»»

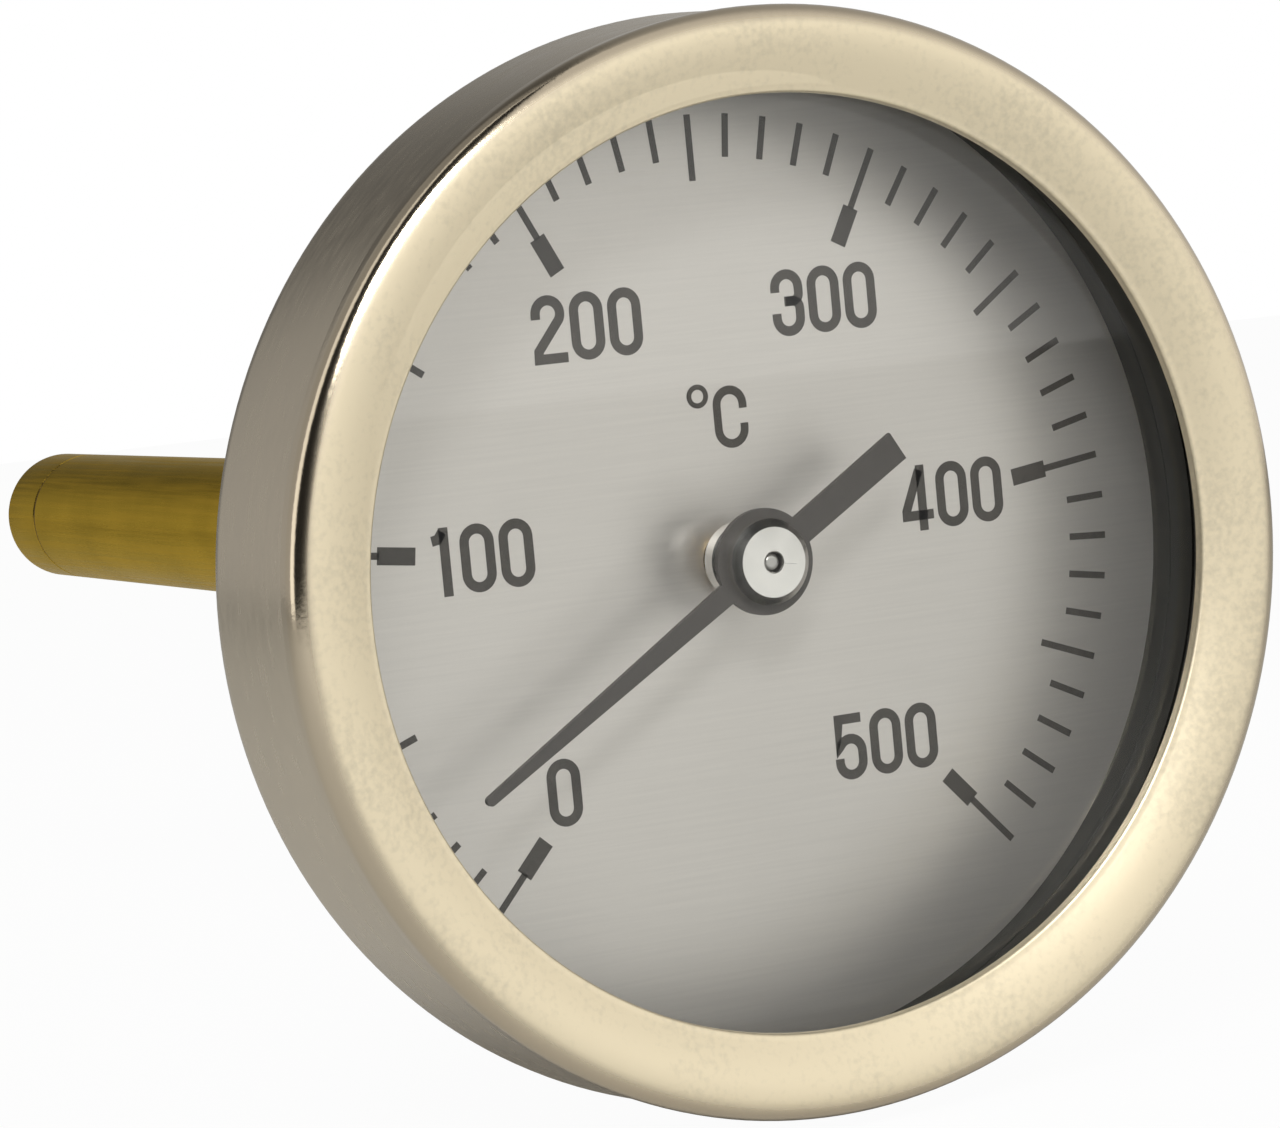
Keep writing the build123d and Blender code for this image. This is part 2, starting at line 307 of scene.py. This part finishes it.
@dataclass(frozen=True)
class FrostedBezel:
    """Nickel plate that is frosted on the face and smoother on the outer bead."""

    name: str = "frosted_nickel"
    bead_radius: float = 30.2
    face_colour: tuple[float, float, float, float] = (0.73, 0.645, 0.475, 1)
    grain_colour: tuple[float, float, float, float] = (0.50, 0.45, 0.34, 1)
    bead_colour: tuple[float, float, float, float] = (0.58, 0.50, 0.38, 1)

    def build(self) -> bpy.types.Material:
        """Make the material: radius from the axis blends the frosted face into the smooth bead.

        Returns:
            The node material.
        """
        material = bpy.data.materials.new(self.name)
        material.use_nodes = True
        nodes, links = material.node_tree.nodes, material.node_tree.links
        shader = nodes["Principled BSDF"]
        shader.inputs["Metallic"].default_value = 1.0
        place = nodes.new("ShaderNodeTexCoord")
        flat = nodes.new("ShaderNodeVectorMath")
        flat.operation = "MULTIPLY"
        flat.inputs[1].default_value = (1, 0, 1)
        length = nodes.new("ShaderNodeVectorMath")
        length.operation = "LENGTH"
        links.new(place.outputs["Object"], flat.inputs[0])
        links.new(flat.outputs["Vector"], length.inputs[0])
        bead = nodes.new("ShaderNodeMapRange")
        bead.interpolation_type = "SMOOTHSTEP"
        bead.inputs["From Min"].default_value = (self.bead_radius - 0.5) * MM
        bead.inputs["From Max"].default_value = (self.bead_radius + 0.4) * MM
        links.new(length.outputs["Value"], bead.inputs["Value"])
        sand = nodes.new("ShaderNodeTexNoise")
        sand.inputs["Scale"].default_value = 2600.0
        sand.inputs["Detail"].default_value = 3.0
        patch = nodes.new("ShaderNodeTexNoise")
        patch.inputs["Scale"].default_value = 140.0
        patch.inputs["Detail"].default_value = 5.0
        links.new(place.outputs["Object"], sand.inputs["Vector"])
        links.new(place.outputs["Object"], patch.inputs["Vector"])
        grain = nodes.new("ShaderNodeMath")
        grain.operation = "MULTIPLY"
        links.new(sand.outputs["Fac"], grain.inputs[0])
        links.new(patch.outputs["Fac"], grain.inputs[1])
        speck = nodes.new("ShaderNodeMapRange")
        speck.inputs["From Min"].default_value = 0.22
        speck.inputs["From Max"].default_value = 0.42
        speck.inputs["To Max"].default_value = 0.45
        links.new(grain.outputs[0], speck.inputs["Value"])
        face = nodes.new("ShaderNodeMix")
        face.data_type = "RGBA"
        face.inputs["A"].default_value = self.face_colour
        face.inputs["B"].default_value = self.grain_colour
        links.new(speck.outputs["Result"], face.inputs["Factor"])
        colour = nodes.new("ShaderNodeMix")
        colour.data_type = "RGBA"
        colour.inputs["B"].default_value = self.bead_colour
        links.new(face.outputs["Result"], colour.inputs["A"])
        links.new(bead.outputs["Result"], colour.inputs["Factor"])
        links.new(colour.outputs["Result"], shader.inputs["Base Color"])
        rough = nodes.new("ShaderNodeMapRange")
        rough.inputs["To Min"].default_value = 0.46
        rough.inputs["To Max"].default_value = 0.13
        links.new(bead.outputs["Result"], rough.inputs["Value"])
        links.new(rough.outputs["Result"], shader.inputs["Roughness"])
        bump = nodes.new("ShaderNodeBump")
        bump.inputs["Strength"].default_value = 0.35
        bump.inputs["Distance"].default_value = GRAIN_DEPTH
        links.new(sand.outputs["Fac"], bump.inputs["Height"])
        links.new(bump.outputs["Normal"], shader.inputs["Normal"])
        return material


@dataclass(frozen=True)
class ClearWindow:
    """Clear flat glass: see-through, with a mirror share that grows at a slant."""

    name: str = "clear_window"
    gloss: float = 0.02
    index: float = 1.35

    def build(self) -> bpy.types.Material:
        """Make the material from a transparent and a glossy part mixed by Fresnel.

        Returns:
            The node material.
        """
        material = bpy.data.materials.new(self.name)
        material.use_nodes = True
        nodes, links = material.node_tree.nodes, material.node_tree.links
        nodes.remove(nodes["Principled BSDF"])
        clear = nodes.new("ShaderNodeBsdfTransparent")
        clear.inputs["Color"].default_value = (0.985, 0.99, 0.985, 1)
        mirror = nodes.new("ShaderNodeBsdfAnisotropic")
        mirror.inputs["Roughness"].default_value = self.gloss
        share = nodes.new("ShaderNodeFresnel")
        share.inputs["IOR"].default_value = self.index
        mix = nodes.new("ShaderNodeMixShader")
        links.new(share.outputs["Fac"], mix.inputs["Fac"])
        links.new(clear.outputs["BSDF"], mix.inputs[1])
        links.new(mirror.outputs["BSDF"], mix.inputs[2])
        links.new(mix.outputs["Shader"], nodes["Material Output"].inputs["Surface"])
        return material


CASE_STEEL = Finish("satin_case_steel", (0.60, 0.53, 0.42), rough=0.24, rough_spread=0.05, tint_spread=0.05,
                    grain=(500.0, 2200.0, 500.0), relief=0.006)
STEM_BRASS = Finish("drawn_brass", (0.50, 0.325, 0.045), rough=0.28, rough_spread=0.08, tint_spread=0.14,
                    grain=(3000.0, 60.0, 3000.0), cloud=180.0, relief=0.02, edge=(0.95, 0.85, 0.5))
BRAZE = Finish("dark_braze", (0.10, 0.055, 0.02), rough=0.5, tint_spread=0.3, cloud=700.0)
DIAL = Finish("brushed_dial", (0.73, 0.695, 0.66), metallic=0.55, rough=0.38, rough_spread=0.05,
              tint_spread=0.045, grain=(120.0, 5000.0, 5000.0), cloud=40.0, relief=0.012)
INNER_RING = Finish("dark_inner_ring", (0.045, 0.045, 0.04), metallic=0.3, rough=0.45)
RUBBER = Finish("black_gasket", (0.02, 0.02, 0.02), metallic=0.0, rough=0.7)
PLAIN_STEEL = Finish("plain_steel", (0.50, 0.49, 0.47), rough=0.3)
TURNED_BRASS = Finish("turned_brass", (0.60, 0.42, 0.15), rough=0.25)
BIMETAL = Finish("bimetal_strip", (0.42, 0.39, 0.34), rough=0.35)
TURNED_ALLOY = Finish("turned_aluminium", (0.92, 0.90, 0.87), rough=0.22, rough_spread=0.05, tint_spread=0.05,
                      grain=(400.0, 4000.0, 400.0), relief=0.004)
POINTER_PAINT = Finish("pointer_paint", (0.085, 0.076, 0.070), metallic=0.0, rough=0.42, tint_spread=0.1,
                       grain=(2500.0, 2500.0, 2500.0), relief=0.02)
INK = Finish("scale_ink", (0.075, 0.066, 0.058), metallic=0.0, rough=0.5, tint_spread=0.22,
             grain=(3500.0, 3500.0, 3500.0), cloud=500.0, relief=0.03)


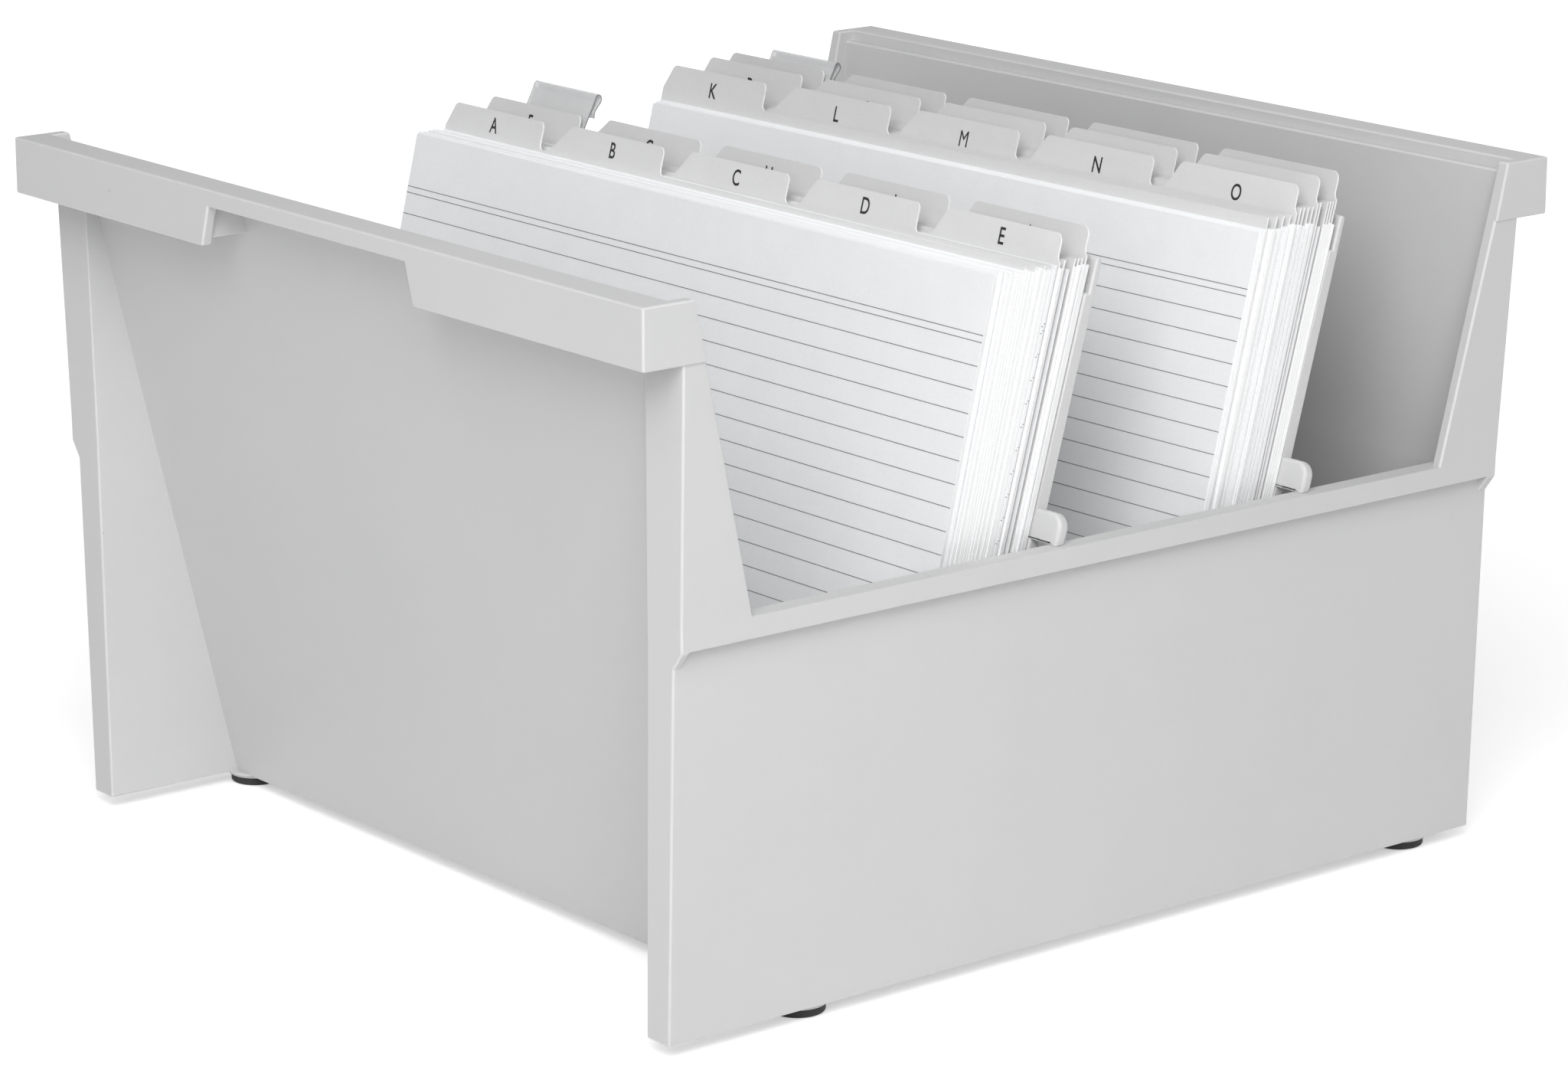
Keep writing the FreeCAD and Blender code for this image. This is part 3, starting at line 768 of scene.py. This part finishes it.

««

What you will do »
Within the data above, pick out all lines holding the word "scene".

The result »
Keep writing the build123d and Blender code for this image. This is part 2, starting at line 307 of scene.py. This part finishes it.
Keep writing the FreeCAD and Blender code for this image. This is part 3, starting at line 768 of scene.py. This part finishes it.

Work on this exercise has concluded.